The pre-kindergarten initiative grew out of a report issued in 2001 by the Governor's Commission on Early Learning, whose membership included educators, children's advocates, and some of the state's most prominent business leaders. Entitled Our Children, Our Future, Our Plan, the report cited research showing the extent to which early learning experiences affect children's later lives. It gave special emphasis to a Michigan study, in which 123 low-income children were followed at intervals for more than two decades. One randomly selected group of these children had been enrolled in high-quality preschool programs at ages 3 and 4; the other had not.

Data collected when these individuals reached age 27 was astonishing. Members of the pre-school group were far more likely to have scored well on tests early in school and to have graduated from high school. As adults, they were four times as likely to earn $2,000 or more per month. Three times as many owned homes. They were significantly less likely to have been arrested, and the young women from that group had fewer out-of-wedlock births.

The Alabama commission projected from this research and other studies that each low-income child participating in an early learning program would more than double his or her chances of entering kindergarten ready to learn, would be 46 percent more likely to graduate from high school, would earn significantly more over the course of his or her working life, and would return $152,000 to government coffers, either in taxes paid or social costs avoided.

It's a view other business executives share. In May 2003, the Business Roundtable, a national group whose members include CEOs from Fortune 500 corporations, urged the federal government to "make high-quality early childhood education a national priority . . . focusing on children most in need." The group concluded that educational programs for three- and four-year-olds would lower long-term educational costs.

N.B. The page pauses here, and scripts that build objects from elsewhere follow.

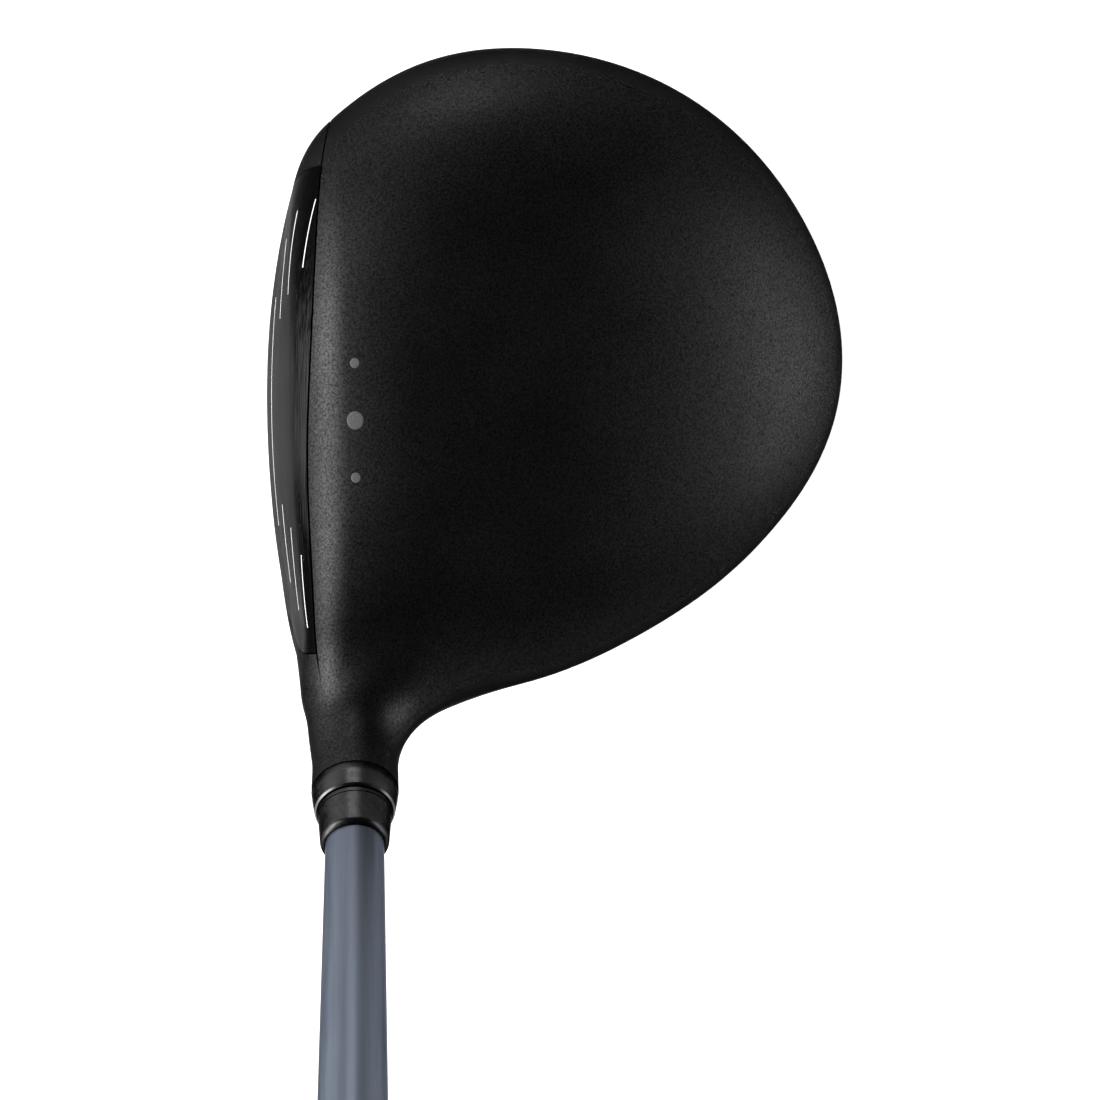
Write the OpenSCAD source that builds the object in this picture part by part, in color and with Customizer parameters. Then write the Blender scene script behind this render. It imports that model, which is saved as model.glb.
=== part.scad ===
// Golf driver with a detachable head. Millimetres, +Z up, the club at address.
// The origin is where the shaft axis meets the ground. The toe points to -X,
// the face looks to -Y, and the shaft rises towards +X in the plane y = 0.

/* [Head] */
// Height of the crown above the ground, near the alignment dots
crown_top = 59.5; // [57:0.5:62]
// Distance from the shaft plane back to the plane the face is measured in
face_setback = 14.8; // [14:0.1:16]
// Loft of the face, degrees
loft = 12.5; // [10.5:0.5:13.5]
// Radius of the face from heel to toe
bulge_radius = 230; // [200:5:360]
// Radius of the face from crown to sole
roll_radius = 330; // [280:10:380]
// Thickness of the face plate
face_thick = 2.8; // [2.4:0.1:3.2]
// Thickness of the crown skin
crown_thick = 1.2; // [1.0:0.1:1.4]
// Thickness of the body casting
body_thick = 1.8; // [1.5:0.1:2.2]

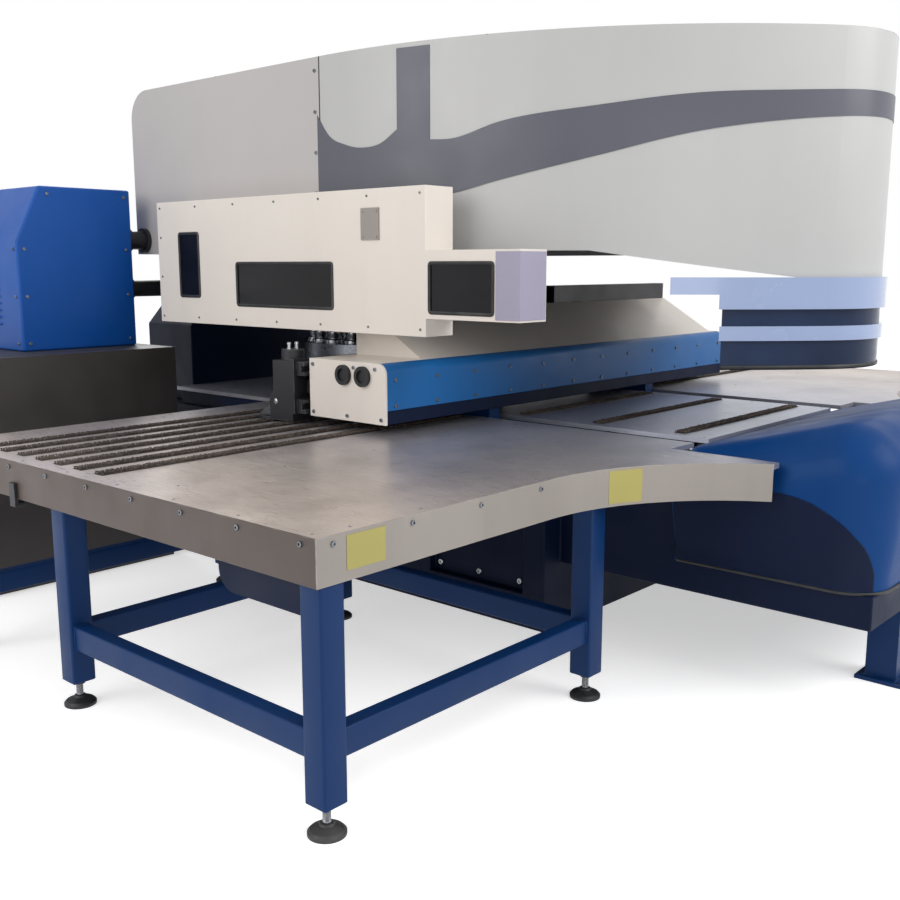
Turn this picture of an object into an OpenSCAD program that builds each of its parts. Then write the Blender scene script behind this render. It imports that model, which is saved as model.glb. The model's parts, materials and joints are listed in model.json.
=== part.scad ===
// Turret punch press with two side tables, a cross beam that moves the sheet and a swept casing.
// Millimetres. X runs along the width, Y to the rear, Z up, from the floor under the middle.

/* [Floor plan] */
// Half of the depth, from the middle to the front nose and to the cabinet's door handle
half_depth = 2325; // [2250:5:2400]
// Distance from the middle to the outer rows of legs
leg_row_x = 2750; // [2600:5:3000]
// Distance from the middle to the inner rows of legs
inner_leg_x = 1447; // [1300:1:1600]
// Distance from the middle to the front legs
front_leg_y = 1425; // [1350:5:1450]
// Place of the middle legs along Y
mid_leg_y = -55; // [-200:5:100]
// Place of the rear legs along Y
rear_leg_y = 800; // [600:5:820]

/* [Side tables] */
// Height of the pass line, where the sheet runs
pass_z = 912; // [890:1:930]
// Room between the brush tips and the sheet for the clamps' lower jaws
jaw_room = 8; // [6:1:12]
// Height of the brush tips above the table plate
brush_rise = 10; // [6:1:14]
// Thickness of the table plate
plate_t = 20; // [16:1:26]
// Width of the square leg tube
leg_w = 90; // [70:1:100]
// Wall of the leg tube
leg_wall = 5; // [3:0.5:8]
// Height of the lower rails above the floor
rail_z = 225; // [180:5:300]
// Height of a lower rail
rail_h = 90; // [60:1:110]
// Width of a lower rail
rail_w = 60; // [40:1:70]
// Height of the aprons round the tables
apron_h = 140; // [110:1:170]
// Thickness of the apron sheet
apron_t = 4; // [2:0.5:8]
// Radius of the sweep in the front edge of the tables
sweep_r = 850; // [750:5:900]
// Place along X where the straight front edge ends
sweep_x = 1750; // [1700:5:1800]
// Rear edge of the side tables along Y
table_rear_y = 875; // [850:5:950]

/* [Brushes] */
// Distance between brush rows
brush_pitch = 140; // [110:5:180]
// Width of a brush block
brush_w = 60; // [40:1:80]
// Depth that a brush block sinks into the plate
brush_sink = 12; // [8:1:14]
// Number of brush rows in the centre table
centre_rows = 5; // [3:1:5]

/* [Feet] */
// Radius of a levelling foot
foot_r = 58; // [45:1:65]
// Height of the leg's lower end above the floor
foot_h = 95; // [80:1:120]
// Radius of a foot's threaded stem
stem_r = 12; // [8:0.5:16]

/* [Base and column] */
// Half width of the base block
base_w = 1000; // [960:5:1050]
// Height of the base block
base_h = 790; // [770:1:800]
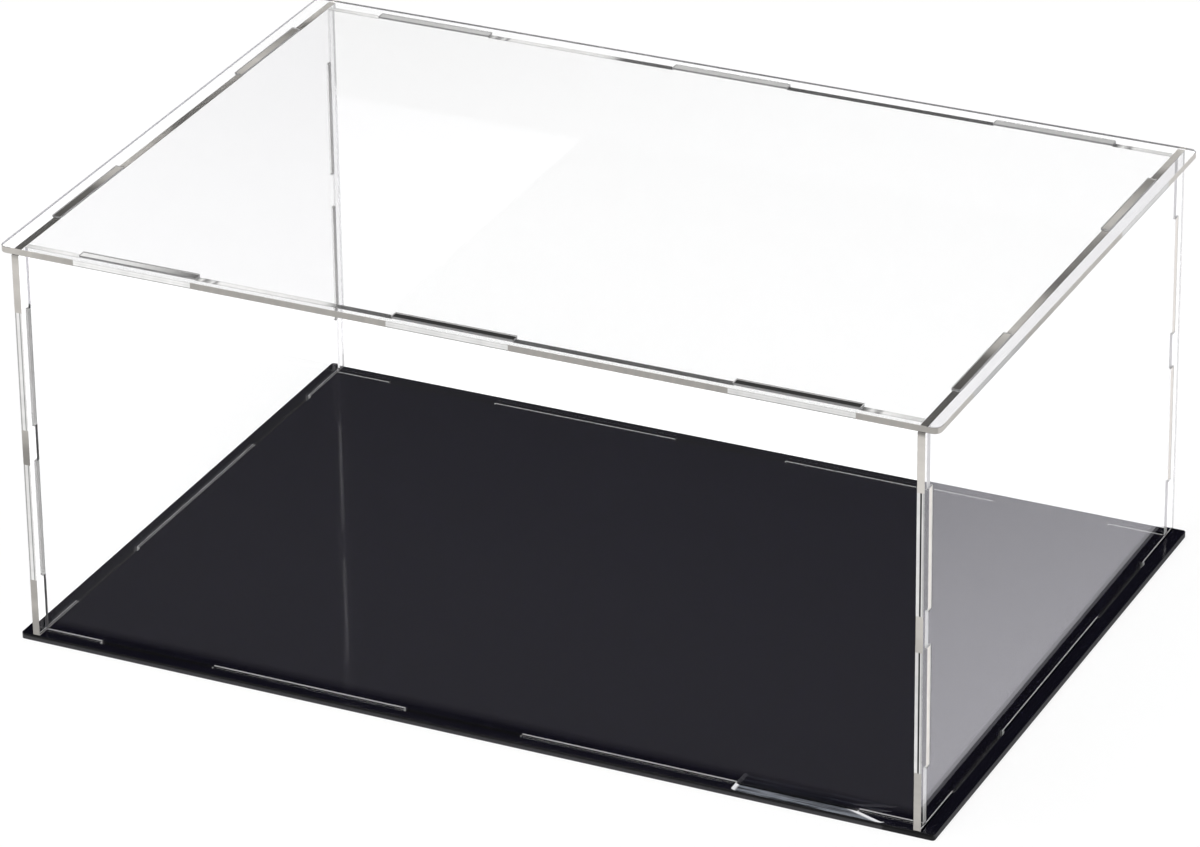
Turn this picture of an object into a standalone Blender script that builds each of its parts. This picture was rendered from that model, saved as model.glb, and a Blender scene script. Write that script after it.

"Quality early education, such as pre-kindergarten, is beneficial for all young children, but especially for children living in poverty," says Ellen Abell, family and child development specialist and associate professor at Auburn University, in Auburn, Alabama. "A learning environment that supports children's cognitive, emotional, and social development pays big dividends in school readiness and school success. It has proven implications for completing school and avoiding involvement in social ills like drugs and delinquency."

"We know that children's brains develop rapidly during their first five years," says Trellis Smith-Williams, director of the Office of School Readiness within the Alabama Department of Children's Affairs. "If you wait until kindergarten to stimulate learning, you miss an opportunity. This program gives children who would not otherwise be exposed to early learning opportunities to be as ready for kindergarten as any other child. It levels the playing field."

Addressing Major Learning Goals

The Office of School Readiness recommends curricula based on major learning goals: letter and sound recognition, numbers, colors and shapes, and useful knowledge (like weather, safety, and health). Within these frameworks local sites are free to choose curricula and approaches adapted to their own resources. Participating families pay nothing (although some centers charge for child care extending beyond the program day). Local sponsors cover one-third of the costs with in-kind matching funds.

Preliminary classroom evaluation results from the 2001–2002 program indicate that children made significant gains in general knowledge, grasp of sounds and print as clues to meaning, ability to use language, and mathematics. The highest gains were in general knowledge and math.

Although the program has no income guidelines, Connie Hathcock, owner and director of Tiny Tots, says that 16 of 18 families enrolling children in her program qualified for the Temporary Assistance for Needy Families Program. Kimberly Baggett, owner of Krackerjax, says, "We had over 60 people apply for our 18 slots. I got here at six in the morning to clean the room, and people were waiting outside."

Both Bibb and Fayette Counties are classified by ARC as economically distressed. The few available day-care programs offering educationally enriching activities cost $70 or more per week. "Even in two-parent families," says Janell Stokes, director of the Bibb County Industrial Development Authority, "if both parents are making minimum wage, there's no way they can afford day care."

No one expects pre-kindergarten programs like those at Krackerjax and Tiny Tots to have any immediate impact on the economies of distressed counties. Even so, they're regarded as distinct assets. Stokes says that educational opportunities of all kinds are important to firms considering locations in the area. "If we don't promote leadership," she sums up, "things will stay this way. And when you're producing tomorrow's leaders, you've got to start somewhere."

It will, of course, be many years, even decades, before anyone can know exactly how these children will contribute to the future of Appalachian Alabama. In a matter of months, however, their teachers and parents will know how they'll do in school. Local educators express no doubt at all that they'll do far better than they would have if they hadn't participated in these pre-kindergarten programs.

June Traweek, whose duties include oversight of testing and guidance counseling for the Fayette County public schools, says that children who have had enriching experiences, either at home or in a pre-kindergarten program, will arrive in kindergarten knowing letters and sounds, some numbers, and general information like the days of the week and months of the year. "Children from families where reading isn't common," Traweek says, "probably won't know much of that."

"These children can already tell you their favorite author," says Sarah Newton, principal of Fayette Elementary School, where about half the children are eligible for free or reduced-price lunch. "They're developing a love for books. You know that they'll be better prepared socially and emotionally."

The report that led to the creation of the Alabama Pre-Kindergarten Initiative estimated that every dollar invested in high-quality preschool experiences would yield a payback of over $7. Whatever the final dollars-and-cents benefits may be, the parents of the children in the program say that they tell their children how important education will be in their lives. Many of these parents dropped out of school before completing high school, and, economically and in other ways, they've been playing catch-up ever since. One mother recites a stanza from a song her child brought home, a rhyme about a fuzzy little caterpillar who, to his own surprise, ends up as a butterfly. She makes it sound like a theme song for her own child's future.

Fred D. Baldwin is a freelance writer based in Carlisle, Pennsylvania.